Makes perfect sense to me, actually.

You may already know that I can't do case consultations to your specific situation but that I can make some general comments which may or may not apply to you.

When a traumatic event is so overwhelming that it can't be processed at the time, it is set aside or disowned or dissociated. It remains frozen in this raw unprocessed state until it can be safely processed. REM sleep tries to do this, and maybe for some it works, especially for smaller things. But we are all designed to have defenses and protections inside so that overwhelmingly dangerous things -- or things that seem dangerous because they once were -- don't do us in altogether.

Flashbacks and nightmares are evidence that the material is trying to work its way through, like a sliver trying to work its way out. The feeling of the content feel unreal or not quite about oneself is very typical for what we call derealization and depersonalization, both are dissociative symptoms. (Dissociative symptoms don't necessarily mean there is a full scale dissociative disorder; PTSD and other anxiety conditions also have some of these symptoms at times).

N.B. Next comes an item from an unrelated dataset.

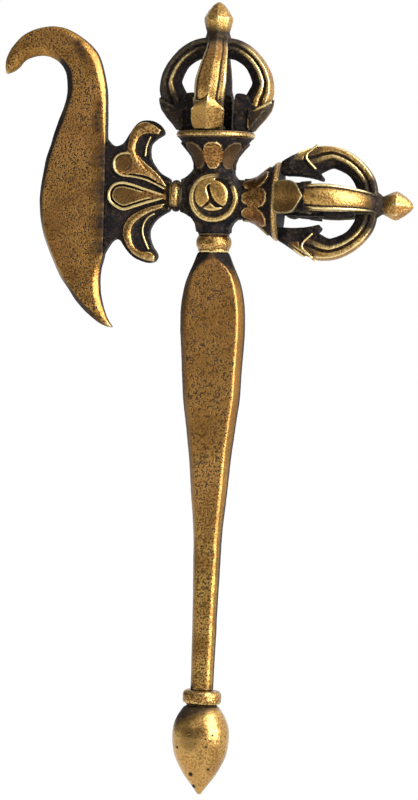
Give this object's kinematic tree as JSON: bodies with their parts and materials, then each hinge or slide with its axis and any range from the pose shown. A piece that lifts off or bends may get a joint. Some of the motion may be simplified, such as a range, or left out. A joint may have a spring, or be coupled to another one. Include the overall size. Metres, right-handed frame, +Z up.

In EMDR, the material gets systematically worked through until it feels neutral. Its not as scary as a nightmare or flashback because one is awake and accompanied by an EMDR professional who knows the ropes. Even when the processing is very real in the sense of having some of the sensory experiences of the memory, for all but the most deeply divided dissociative folks, its not so bad because the client knows its just a memory, not happening now. For the most deeply divided dissociative folks, we break the work into pieces via fractionation, which makes the chunks "bite size" and manageable.

As Ms Carol Ann Rowland has stated, when one does EMDR on a memory that has altered consciousness as part of the original memory, there may be a sense of that altered state as part of the EMDR experience. Not to worry, we just notice it "like scenery through a train window" and keep on sailing through.